You should NEVER depend on the order of a hash map.
If you want a Map with a deterministic ordering, I suggest you use a SortedMap/SortedSet like TreeMap/TreeSet or use LinkedHashMap/LinkedHashSet. I use the later often, not because the program needs the ordering, but because its easier to read logs/debug the state of the map. i.e. when you add a key, it goes to the end every time.
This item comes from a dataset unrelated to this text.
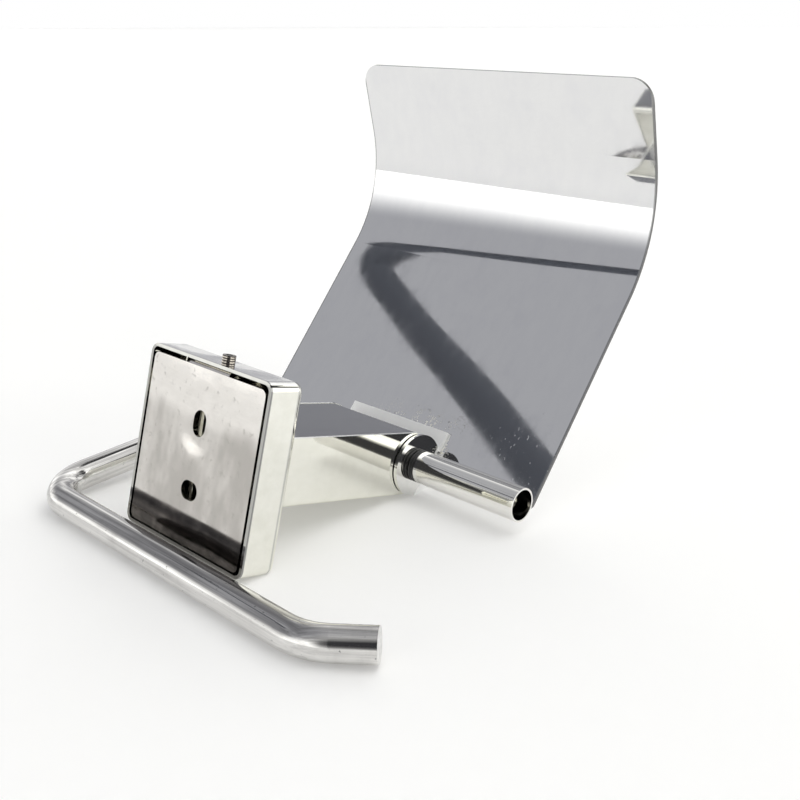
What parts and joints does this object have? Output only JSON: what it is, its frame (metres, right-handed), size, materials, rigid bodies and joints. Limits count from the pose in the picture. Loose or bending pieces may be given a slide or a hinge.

You can create two HashMap/HashSet with the same elements but get different orders depending on the capacity of the collection. It is possible for subtle differences in how your code runs to trigger a different final bucket size and therefor a different order.
e.g.
public static void main(String... args) throws IOException {
printInts(new HashSet<Integer>(8,2));
printInts(new HashSet<Integer>(16,1));
printInts(new HashSet<Integer>(32,1));
printInts(new HashSet<Integer>(64,1));
}
private static void printInts(HashSet<Integer> integers) {
integers.addAll(Arrays.asList(0,10,20,30,40,50,60,70,80,90,100));
System.out.println(integers);
}
prints
[0, 50, 100, 70, 40, 10, 80, 20, 90, 60, 30]
[0, 50, 100, 70, 80, 20, 40, 10, 90, 60, 30]
[0, 100, 70, 40, 10, 50, 80, 20, 90, 60, 30]
[0, 70, 10, 80, 20, 90, 30, 100, 40, 50, 60]
Here you have HashSet(s) with the same values added in the same order resulting in different iterator orders. You may not be playing with the constructor, but your application could cause a different bucket size indirectly.